Considering Supplementary Budget: Pay Close Attention to Market to Finalize Scale

The turmoil over Iran is certain to continue. Prime Minister Sanae Takaichi’s announcement that she will consider compiling a supplementary budget — an issue on which she had previously taken a cautious stance — was likely made in light of this reality.

However, the benchmark long-term interest rate has already risen, and a sense of alarm about fiscal deterioration is growing. It is crucial for the government and the ruling parties to pay close attention to market concerns as they finalize the scale, details and funding sources of the budget.

At a liaison meeting of the government and the ruling parties, the prime minister announced that a supplementary budget for fiscal 2026 would be considered and instructed the ruling parties to formulate specific details. “We will respond as necessary in a timely manner to ensure that the public’s livelihoods are not disrupted,” Takaichi said.

The government has been pouring massive funds into subsidies for gasoline and other fuel costs since March, but it had been argued that funds could run out as early as June as a result of drawing down reserve funds and the government’s discretionary reserve.

Furthermore, the government’s decision to implement subsidies for electricity and gas bills during the summer months of July through September likely made the compilation of a supplementary budget unavoidable.

Supplementary budgets are normally compiled in autumn. In recent years, the government has only started compiling such a budget before summer in 2020 during the COVID-19 pandemic and in 2022 during the Ukraine crisis. The latest move is an unusually early start.

Anxiety over the energy crisis is growing among members of the public, so it is important to respond swiftly.

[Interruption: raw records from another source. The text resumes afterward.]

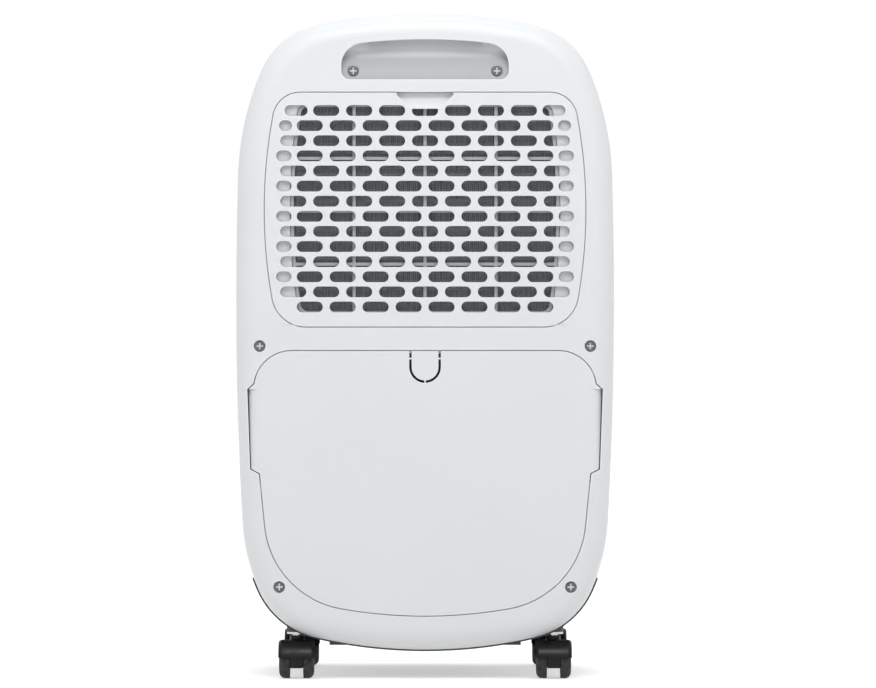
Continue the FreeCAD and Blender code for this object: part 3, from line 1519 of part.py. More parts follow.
def make_fan(motor_y):
    motor_length = 46.0
    can = rod("motor_can", "y", (0, motor_y, d.fan_z), d.motor_radius, motor_length)
    boss = rod("motor_boss", "y", (0, motor_y + motor_length, d.fan_z), 14, 6)
    bore = rod("motor_bore", "y", (0, motor_y - 1, d.fan_z), SHAFT_RADIUS + 0.05, motor_length)
    node(cut("fan_motor", fuse("motor_solid", can, boss), bore), "fan_motor")
    low_y = d.scroll_y + 22
    shaft = rod("fan_shaft", "y", (0, low_y, d.fan_z), SHAFT_RADIUS, motor_y + motor_length - 4 - low_y)
    node(shaft, "fan_shaft")
    make_impeller()


STUB_X = 24.0
STUB_TOP_Z = 229.0


def make_compressor():
    x, y = d.compressor_x, d.compressor_y
    radius = d.compressor_radius
    parts = [rod("compressor_can", "z", (x, y, 90), radius, 112)]
    for name, z in (("compressor_low_dome", 90), ("compressor_high_dome", 202)):
        dome = doc.addObject("Part::Ellipsoid", name)
        bind(dome, "Radius1", 26)
        bind(dome, "Radius2", radius)
        parts.append(place(dome, x, y, z))
    parts.append(rod("compressor_weld", "z", (x, y, 150), radius + 1.5, 4))
    for side in (-1, 1):
        name = "suction_stub" if side < 0 else "discharge_stub"
        parts.append(rod(name, "z", (x + STUB_X * side, y, 210), 5.5, STUB_TOP_Z - 210))
    parts.append(box("compressor_plate", (x - 57, x + 57), (y - 43, y + 43), (62, 66)))
    parts.append(box("compressor_terminals", (x + 30, x + 62), (y - 14, y + 14), (120, 160)))
    holes = [
        rod(f"mount_hole_{n}", "z", (mx, my, 60), MOUNT_BOLT_RADIUS + 1, 8)
        for n, (mx, my) in enumerate(MOUNTS, start=1)
    ]
    node(cut("compressor", fuse("compressor_solid", *parts), *holes), "compressor")
    deck_top = d.deck_z + d.deck_thickness
    grommets = [
        cut(
            f"grommet_{n}",
            rod(f"grommet_{n}_body", "z", (mx, my, deck_top), 7.5, 62 - deck_top),
            rod(f"grommet_{n}_bore", "z", (mx, my, deck_top - 1), MOUNT_BOLT_RADIUS, 12),
        )
        for n, (mx, my) in enumerate(MOUNTS, start=1)
    ]
    node(group("compressor_grommets", *grommets), "compressor_grommets")
    bolts = [
        fuse(
            f"mount_bolt_{n}",
            rod(f"mount_bolt_{n}_shank", "z", (mx, my, d.deck_z - 2), MOUNT_BOLT_RADIUS, 20),
            rod(f"mount_bolt_{n}_head", "z", (mx, my, 66), 5.5, 4),
        )
        for n, (mx, my) in enumerate(MOUNTS, start=1)
    ]
    node(group("compressor_bolts", *bolts), "compressor_bolts")


def pipe(name, points, radius, bend):
    """A round pipe of straight runs joined by equal tangent arcs."""
    route = [Vector(*(float(as_size(v)) for v in point)) for point in points]
    edges = []
    start = route[0]
    for before, corner, after in zip(route, route[1:], route[2:]):
        into = (corner - before).normalize()
        out = (after - corner).normalize()
        first = corner - into * bend
        last = corner + out * bend
        middle = corner + (out - into).normalize() * (bend * (math.sqrt(2) - 1))
        edges.append(Part.LineSegment(start, first).toShape())
        edges.append(Part.Arc(first, middle, last).toShape())
        start = last
    edges.append(Part.LineSegment(start, route[-1]).toShape())
    spine = Part.Wire(edges)
    ring = Part.Wire(Part.Circle(route[0], route[1] - route[0], radius).toShape())
    solid = doc.addObject("Part::Feature", name)
    solid.Shape = spine.makePipeShell([ring], True, True)
    return node(solid, name)


def make_pipes():
    x, y = d.compressor_x, d.compressor_y
    tube_z = d.coil_bottom + (d.coil_top - d.coil_bottom) / TUBE_ROWS * 0.5
    end_x = d.coil_half_width + 5
    run_x = 129.0
    suction_y = d.evaporator_y + d.coil_depth * 0.75
    discharge_y = d.condenser_y + d.coil_depth * 0.75
    high_z = 256.0
    pipe("suction_pipe", [
        (x - STUB_X, y, STUB_TOP_Z), (x - STUB_X, y, high_z), (-run_x, y, high_z),
        (-run_x, y, tube_z), (-run_x, suction_y, tube_z), (-end_x, suction_y, tube_z),
    ], 4.0, 9.0)
    pipe("discharge_pipe", [
        (x + STUB_X, y, STUB_TOP_Z), (x + STUB_X, y, high_z), (run_x, y, high_z),
        (run_x, y, tube_z), (run_x, discharge_y, tube_z), (end_x, discharge_y, tube_z),
    ], 3.0, 8.0)


def make_electrics():
    capacitor = fuse(
        "capacitor_solid",
        rod("capacitor_can", "z", (66, 66, d.deck_z + d.deck_thickness), 19, 78),
        rod("capacitor_rim", "z", (66, 66, d.deck_z + d.deck_thickness + 76), 20, 3),
    )
    node(capacitor, "run_capacitor")


# ---------------------------------------------------------------- top of the casing

VANES = 3


def vane_y(index):
    middle = (d.outlet_low_y + d.outlet_high_y) / 2
    return middle + d.vane_pitch * (index - 1)


def make_outlet():
    """A duct frame set into the top, with three linked vanes on pins."""
    sleeve = box("outlet_sleeve", (-OUTLET_OUTER_X, OUTLET_OUTER_X), OUTLET_Y,
                 (OUTLET_BOTTOM_Z, d.body_top + 5))
    bore = box("outlet_bore", (-d.outlet_half_width, d.outlet_half_width),
               (d.outlet_low_y, d.outlet_high_y), (OUTLET_BOTTOM_Z - 1, d.body_top + 6))
    pin_radius = Size(1.6)
    pin_reach = d.outlet_half_width + 2.5
    holes = [
        rod(f"vane_hole_{n}", "x", (-pin_reach - 0.5, vane_y(n), d.vane_z), pin_radius + 0.05,
            pin_reach * 2 + 1)
        for n in range(VANES)
    ]
    node(cut("outlet_frame", common("outlet_blank", sleeve, front_block), bore, *holes), "outlet_frame")
    half = d.outlet_half_width - 0.6
    for n in range(VANES):
        y = vane_y(n)
        blade = box(f"vane_{n}_blade", (-half, half), (y - d.vane_chord / 2, y + d.vane_chord / 2),
                    (d.vane_z - 0.8, d.vane_z + 0.8))
        spine = rod(f"vane_{n}_spine", "x", (-pin_reach, y, d.vane_z), pin_radius, pin_reach * 2)
        node(fuse(f"outlet_vane_{n + 1}", blade, spine), f"outlet_vane_{n + 1}")


BUTTONS = [("power", -58), ("speed", -36), ("humidity", 36), ("timer", 58)]
BUTTON_HEIGHT = 8.0
LENS_X = 20.0
LENS_Y = (50.0, 76.0)


def dome_z(x):
    """Height of the casing's top above a given X."""
    x = as_size(x)
    return d.body_top - d.crown_radius + (d.crown_radius * d.crown_radius - x * x).root()


def make_controls():
    plate = common(
        "control_plate",
        box("control_box", (-d.control_half_width, d.control_half_width),
            (d.control_low_y, d.control_high_y), (d.body_top - 18, d.body_top + 1)),
        front_shell,
    )
    holes = [
        rod(f"{name}_hole", "z", (x, d.button_y, d.body_top - 20), d.button_radius + 0.35, 25)
        for name, x in BUTTONS
    ]
    lens_hole = box("lens_hole", (-LENS_X - 0.2, LENS_X + 0.2), (LENS_Y[0] - 0.2, LENS_Y[1] + 0.2),
                    (d.body_top - 20, d.body_top + 1))
    node(cut("control_panel", plate, *holes, lens_hole), "control_panel")
    lens = common(
        "display_lens",
        box("lens_box", (-LENS_X, LENS_X), LENS_Y, (d.body_top - 18, d.body_top + 1)),
        front_shell,
    )
    node(lens, "display_lens")
    board = [box("board", (-78, 78), (40, 88), (560, 561.6))]
    for name, x in BUTTONS:
        low = dome_z(x) + 0.2 - BUTTON_HEIGHT
        cap = rod(f"{name}_button", "z", (x, d.button_y, low), d.button_radius, BUTTON_HEIGHT)
        node(cap, f"button_{name}")
        switch_top = low - d.button_travel - 0.2
        board.append(rod(f"{name}_switch", "z", (x, d.button_y, 561), 2.5, switch_top - 561))
    node(fuse("control_board", *board), "control_board")


# ---------------------------------------------------------------- build and export


def check():
    """Stop on any failed object or unsound sub-part."""
    doc.recompute()
    failed = [o.Name for o in doc.Objects if "Invalid" in o.State or "Error" in o.State]
    if failed:
        raise RuntimeError(f"failed objects: {failed}")
    for part in nodes:
        if part.Shape.isNull() or not part.Shape.isValid():
            raise RuntimeError(f"unsound sub-part: {part.Label}")


def export():
    os.makedirs("parts", exist_ok=True)
    for part in nodes:
        part.Shape.exportStep(os.path.join("parts", f"{part.Label}.step"))


def build():
    make_rear_cover()
    make_front_cover()
    make_front_panel()
    make_screws()
    make_hand_grip()
    make_grille()
    make_filter()
    make_tank()
    make_base()
    for name, x, y in CASTORS:
        make_castor(name, x, y)
    shelf_top = make_partition()
    make_drip_tray(shelf_top + 0.2)
    make_coil("evaporator", d.evaporator_y)
    make_coil("condenser", d.condenser_y)
    motor_y = make_fan_housing()
    make_fan(motor_y)
    make_compressor()
    make_pipes()
    make_electrics()
    make_outlet()
    make_controls()
    check()
    export()


build()
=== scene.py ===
import json
import math

import bmesh
import bpy
from mathutils import Matrix, Vector


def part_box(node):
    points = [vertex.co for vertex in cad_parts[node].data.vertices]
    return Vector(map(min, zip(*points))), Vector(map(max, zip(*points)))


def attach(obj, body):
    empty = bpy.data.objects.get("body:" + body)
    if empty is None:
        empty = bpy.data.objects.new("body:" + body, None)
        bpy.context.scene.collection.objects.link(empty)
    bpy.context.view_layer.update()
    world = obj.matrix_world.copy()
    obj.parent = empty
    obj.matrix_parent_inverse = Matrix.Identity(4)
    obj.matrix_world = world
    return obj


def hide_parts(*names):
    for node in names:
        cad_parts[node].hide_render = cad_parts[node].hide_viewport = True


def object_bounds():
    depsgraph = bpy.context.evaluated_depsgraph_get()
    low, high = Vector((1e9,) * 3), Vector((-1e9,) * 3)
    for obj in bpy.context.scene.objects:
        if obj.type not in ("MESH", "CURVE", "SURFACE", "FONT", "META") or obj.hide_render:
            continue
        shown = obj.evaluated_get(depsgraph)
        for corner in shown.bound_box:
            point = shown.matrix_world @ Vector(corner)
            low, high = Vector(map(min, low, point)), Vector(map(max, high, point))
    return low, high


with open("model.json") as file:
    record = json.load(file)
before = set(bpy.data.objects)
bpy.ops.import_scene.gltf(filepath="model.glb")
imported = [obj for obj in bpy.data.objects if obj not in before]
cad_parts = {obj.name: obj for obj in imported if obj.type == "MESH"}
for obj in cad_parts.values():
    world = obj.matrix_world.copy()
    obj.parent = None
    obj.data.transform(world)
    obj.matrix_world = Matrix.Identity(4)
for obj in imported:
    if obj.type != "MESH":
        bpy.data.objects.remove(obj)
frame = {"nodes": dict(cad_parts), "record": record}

cad_low, cad_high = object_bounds()
MM = 0.001

# ---------------------------------------------------------------- materials

# Most of a noise texture's values lie between these two.
NOISE_LOW = 0.3
NOISE_HIGH = 0.7

# The colour sockets of a mix node, which share their names with others and so go by number.
MIX_FIRST = 6
MIX_SECOND = 7
MIX_RESULT = 2

EVEN = (1, 1, 1)


class Finish:
    """A procedural material with a few helpers for wiring its nodes."""

    def __init__(self, name, colour, roughness, metallic=0.0):
        self.material = bpy.data.materials.new(name)
        self.material.use_nodes = True
        self.tree = self.material.node_tree
        self.shader = self.tree.nodes["Principled BSDF"]
        self.colour = colour
        self.shader.inputs["Base Color"].default_value = (*colour, 1.0)
        self.shader.inputs["Roughness"].default_value = roughness
        self.shader.inputs["Metallic"].default_value = metallic
        self.place = self.tree.nodes.new("ShaderNodeTexCoord")
        self.normal = None

    def set(self, socket, value):
        self.shader.inputs[socket].default_value = value

    def noise(self, scale, detail=2.0, stretch=EVEN):
        """Noise over the object's own metres, optionally stretched along an axis."""
        mapping = self.tree.nodes.new("ShaderNodeMapping")
        mapping.inputs["Scale"].default_value = stretch
        texture = self.tree.nodes.new("ShaderNodeTexNoise")
        texture.inputs["Scale"].default_value = scale
        texture.inputs["Detail"].default_value = detail
        self.tree.links.new(self.place.outputs["Object"], mapping.inputs["Vector"])
        self.tree.links.new(mapping.outputs["Vector"], texture.inputs["Vector"])
        return texture.outputs["Fac"]

    def spread(self, source, low, high):
        """Map a noise value to a chosen range."""
        ramp = self.tree.nodes.new("ShaderNodeMapRange")
        ramp.inputs["From Min"].default_value = NOISE_LOW
        ramp.inputs["From Max"].default_value = NOISE_HIGH
        ramp.inputs["To Min"].default_value = low
        ramp.inputs["To Max"].default_value = high
        self.tree.links.new(source, ramp.inputs["Value"])
        return ramp.outputs["Result"]

    def rough(self, scale, low, high, stretch=EVEN):
        """Let the roughness drift between two values."""
        value = self.spread(self.noise(scale, 3.0, stretch), low, high)
        self.tree.links.new(value, self.shader.inputs["Roughness"])

    def blend(self, factor, first, second):
        """Run the base colour from the first colour to the second by a factor."""
        mix = self.tree.nodes.new("ShaderNodeMix")
        mix.data_type = "RGBA"
        mix.inputs[MIX_FIRST].default_value = (*first, 1.0)
        mix.inputs[MIX_SECOND].default_value = (*second, 1.0)
        self.tree.links.new(factor, mix.inputs["Factor"])
        self.tree.links.new(mix.outputs[MIX_RESULT], self.shader.inputs["Base Color"])

    def tint(self, scale, second, amount, stretch=EVEN):
        """Let soft patches of a second tone into the colour."""
        factor = self.spread(self.noise(scale, 4.0, stretch), 0.0, amount)
        self.blend(factor, self.colour, second)

    def fade(self, low_z, low_colour, high_z, high_colour):
        """Let the colour run from one height of the object to another."""
        split = self.tree.nodes.new("ShaderNodeSeparateXYZ")
        self.tree.links.new(self.place.outputs["Object"], split.inputs["Vector"])
        ramp = self.tree.nodes.new("ShaderNodeMapRange")
        ramp.inputs["From Min"].default_value = low_z
        ramp.inputs["From Max"].default_value = high_z
        self.tree.links.new(split.outputs["Z"], ramp.inputs["Value"])
        self.blend(ramp.outputs["Result"], low_colour, high_colour)

    def bump(self, source, depth, strength):
        """Raise the surface by a texture, on top of any bump it already has."""
        node = self.tree.nodes.new("ShaderNodeBump")
        node.inputs["Strength"].default_value = strength
        node.inputs["Distance"].default_value = depth
        self.tree.links.new(source, node.inputs["Height"])
        if self.normal:
            self.tree.links.new(self.normal, node.inputs["Normal"])
        self.normal = node.outputs["Normal"]
        self.tree.links.new(self.normal, self.shader.inputs["Normal"])

    def grain(self, size, depth, strength):
        """A moulded texture: cells of a given size in metres."""
        texture = self.tree.nodes.new("ShaderNodeTexVoronoi")
        texture.inputs["Scale"].default_value = 1.0 / size
        self.tree.links.new(self.place.outputs["Object"], texture.inputs["Vector"])
        self.bump(texture.outputs["Distance"], depth, strength)


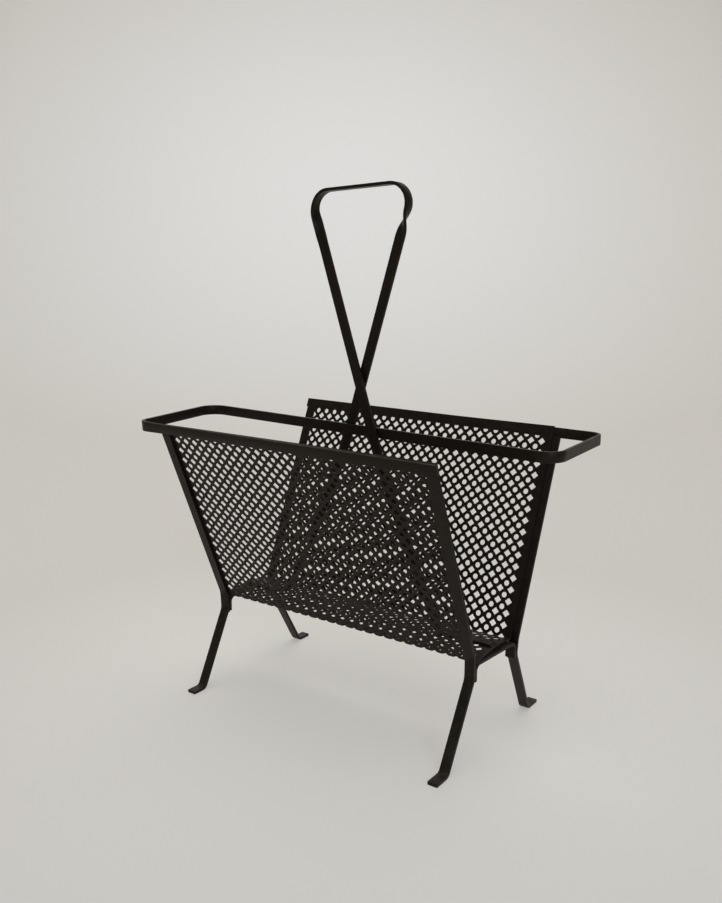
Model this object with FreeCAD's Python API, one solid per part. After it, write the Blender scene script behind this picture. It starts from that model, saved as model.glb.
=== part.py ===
"""Magazine rack: a folded perforated steel basket on four flat-strip legs, with an S-shaped top band and a
crossed, twisted carrying handle. Millimetres, +Z up. X runs along the length, Y across the basket, and the
origin is on the ground under the middle of the rack."""

import FreeCAD, Part
import math
import os

V = FreeCAD.Vector
X_AXIS, Y_AXIS, Z_AXIS = V(1, 0, 0), V(0, 1, 0), V(0, 0, 1)

# Perforated sheet. The holes sit on a square grid: diamonds on its points, round holes between four diamonds.
PITCH = 11.0
HOLE_SIDE = 5.2            # side of the square punch of a diamond
HOLE_RADIUS = 2.6
COLUMNS = 26               # diamonds along the length
WALL_ROWS = 17             # diamonds up each wall, above the row that each fold cuts through
FLOOR_ROWS = 5             # diamonds across the floor, between the two folds
SHEET = 1.0                # thickness
FOLD_RADIUS = 1.2          # of the middle of the sheet
LEAN = math.radians(22.1)  # each wall leans out from vertical
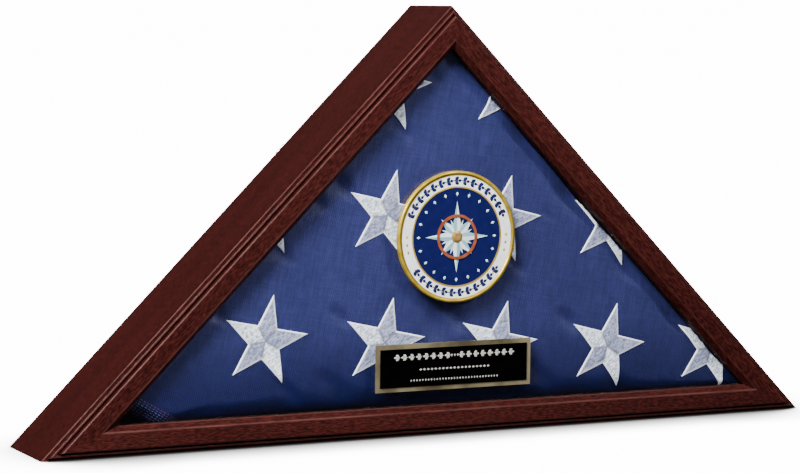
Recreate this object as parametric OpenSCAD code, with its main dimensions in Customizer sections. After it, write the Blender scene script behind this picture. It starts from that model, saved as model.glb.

However, the sharp rise in the benchmark long-term interest rate — driven by expectations of expansionary fiscal policy and an increase in government bond issuance — is a cause for concern.

A year ago, the long-term interest rate was in the mid-1% range, but it reached 2.5% at the end of April. On Monday, the rate surged to 2.8% at one point, a level not seen in about 29½ years.

Rising interest rates not only increase the financial burden on businesses and households and negatively impact the economy, but they also significantly increase interest payments on government bonds and undermine the flexibility of fiscal policy.

To gain the market’s confidence in fiscal management, it is necessary to assess the effectiveness of the budget, to ensure that its scale does not expand unnecessarily and to clearly express when subsidies will be ended.

The subsidies for electricity and gas bills, which began in 2023, have been extended repeatedly. Some are also saying that it is problematic to provide subsidies uniformly to everyone, including the wealthy. The government will carefully narrow down the scope and scale of subsidies.

The subsidy program that has been keeping gasoline prices at around ¥170 per liter is problematic in many aspects. The need to save energy is growing due to the prolonged Middle East crisis, but holding down gasoline prices actually increases demand. A phased reduction plan should also be considered.

Relying too readily on the issuance of deficit-covering government bonds for funding could lead to rising interest rates and the depreciation of the yen, potentially exacerbating inflation. Careful consideration is required to find fiscal resources.